◆ **MATERIAL**:

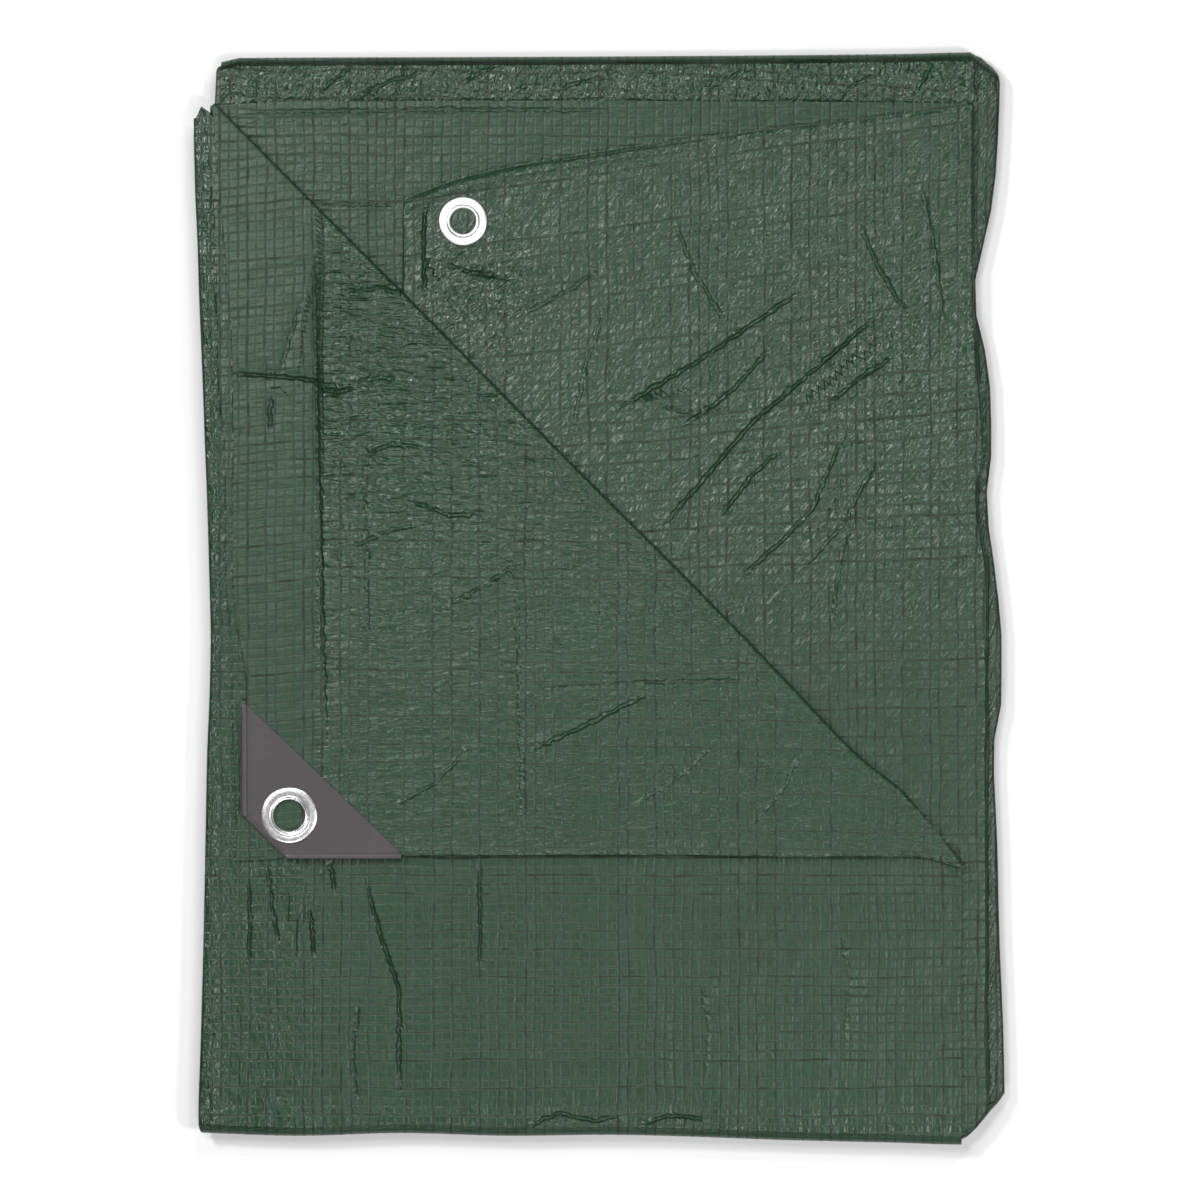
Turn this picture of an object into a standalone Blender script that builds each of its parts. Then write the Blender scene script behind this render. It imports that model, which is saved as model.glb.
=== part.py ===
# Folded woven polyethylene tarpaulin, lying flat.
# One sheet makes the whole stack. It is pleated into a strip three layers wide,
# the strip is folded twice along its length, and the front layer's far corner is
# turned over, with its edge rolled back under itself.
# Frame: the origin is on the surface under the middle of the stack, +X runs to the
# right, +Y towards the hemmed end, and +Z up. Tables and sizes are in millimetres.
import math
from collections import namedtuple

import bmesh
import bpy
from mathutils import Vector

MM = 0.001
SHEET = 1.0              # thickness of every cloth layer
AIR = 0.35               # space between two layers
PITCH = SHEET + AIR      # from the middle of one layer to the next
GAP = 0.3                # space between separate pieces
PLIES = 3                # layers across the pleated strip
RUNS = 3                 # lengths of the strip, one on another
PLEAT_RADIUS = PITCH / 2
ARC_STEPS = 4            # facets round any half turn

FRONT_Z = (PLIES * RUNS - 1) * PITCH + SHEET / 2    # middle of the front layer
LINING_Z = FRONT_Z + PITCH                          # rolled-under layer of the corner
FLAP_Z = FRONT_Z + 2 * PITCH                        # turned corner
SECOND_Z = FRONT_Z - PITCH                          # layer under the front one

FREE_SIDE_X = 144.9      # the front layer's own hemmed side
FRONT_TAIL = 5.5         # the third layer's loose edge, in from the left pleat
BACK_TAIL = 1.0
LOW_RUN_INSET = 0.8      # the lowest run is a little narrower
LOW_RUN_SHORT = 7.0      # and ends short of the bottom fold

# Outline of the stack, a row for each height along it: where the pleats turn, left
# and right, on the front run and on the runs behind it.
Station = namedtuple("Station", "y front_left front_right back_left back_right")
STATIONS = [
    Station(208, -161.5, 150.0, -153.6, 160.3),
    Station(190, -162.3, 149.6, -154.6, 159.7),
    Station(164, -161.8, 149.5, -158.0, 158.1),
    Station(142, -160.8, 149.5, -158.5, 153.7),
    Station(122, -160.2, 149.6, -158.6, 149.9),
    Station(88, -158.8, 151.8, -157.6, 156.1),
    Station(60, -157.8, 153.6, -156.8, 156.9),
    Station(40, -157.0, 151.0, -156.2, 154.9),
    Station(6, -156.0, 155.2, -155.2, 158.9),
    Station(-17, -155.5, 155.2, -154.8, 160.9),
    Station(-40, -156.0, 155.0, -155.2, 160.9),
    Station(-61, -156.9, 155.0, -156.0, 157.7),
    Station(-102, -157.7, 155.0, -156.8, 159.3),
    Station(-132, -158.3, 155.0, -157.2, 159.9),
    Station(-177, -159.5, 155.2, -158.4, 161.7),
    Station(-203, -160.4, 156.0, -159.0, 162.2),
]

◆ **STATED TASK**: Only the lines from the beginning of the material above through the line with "SECOND_Z = FRONT_Z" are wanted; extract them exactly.

◆ **COMPLETE RESPONSE**:
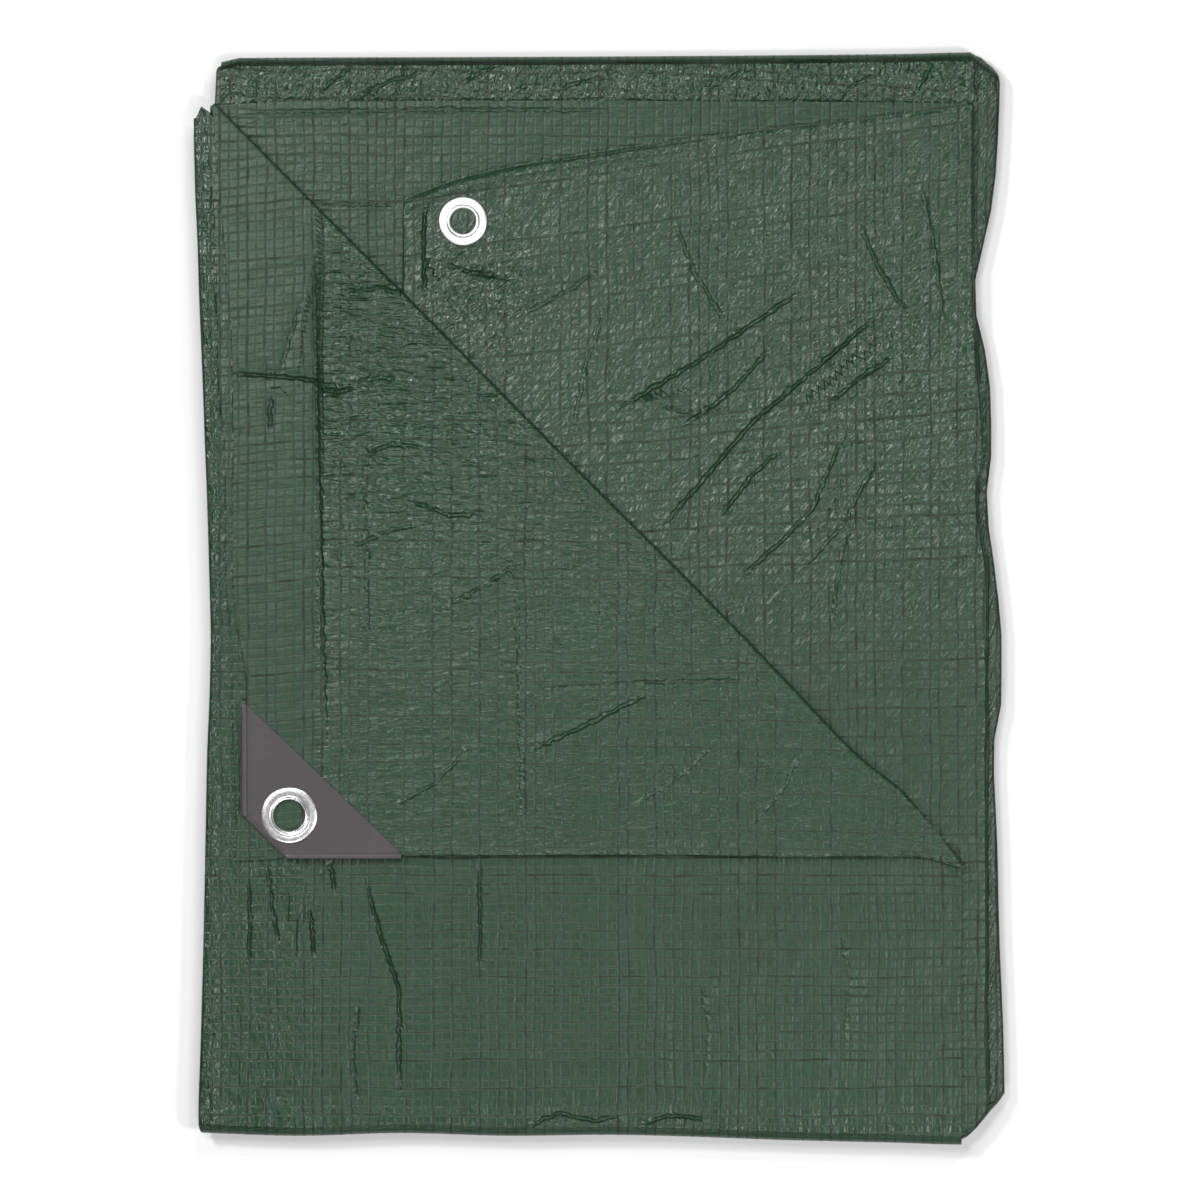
Turn this picture of an object into a standalone Blender script that builds each of its parts. Then write the Blender scene script behind this render. It imports that model, which is saved as model.glb.
=== part.py ===
# Folded woven polyethylene tarpaulin, lying flat.
# One sheet makes the whole stack. It is pleated into a strip three layers wide,
# the strip is folded twice along its length, and the front layer's far corner is
# turned over, with its edge rolled back under itself.
# Frame: the origin is on the surface under the middle of the stack, +X runs to the
# right, +Y towards the hemmed end, and +Z up. Tables and sizes are in millimetres.
import math
from collections import namedtuple

import bmesh
import bpy
from mathutils import Vector

MM = 0.001
SHEET = 1.0              # thickness of every cloth layer
AIR = 0.35               # space between two layers
PITCH = SHEET + AIR      # from the middle of one layer to the next
GAP = 0.3                # space between separate pieces
PLIES = 3                # layers across the pleated strip
RUNS = 3                 # lengths of the strip, one on another
PLEAT_RADIUS = PITCH / 2
ARC_STEPS = 4            # facets round any half turn

FRONT_Z = (PLIES * RUNS - 1) * PITCH + SHEET / 2    # middle of the front layer
LINING_Z = FRONT_Z + PITCH                          # rolled-under layer of the corner
FLAP_Z = FRONT_Z + 2 * PITCH                        # turned corner
SECOND_Z = FRONT_Z - PITCH                          # layer under the front one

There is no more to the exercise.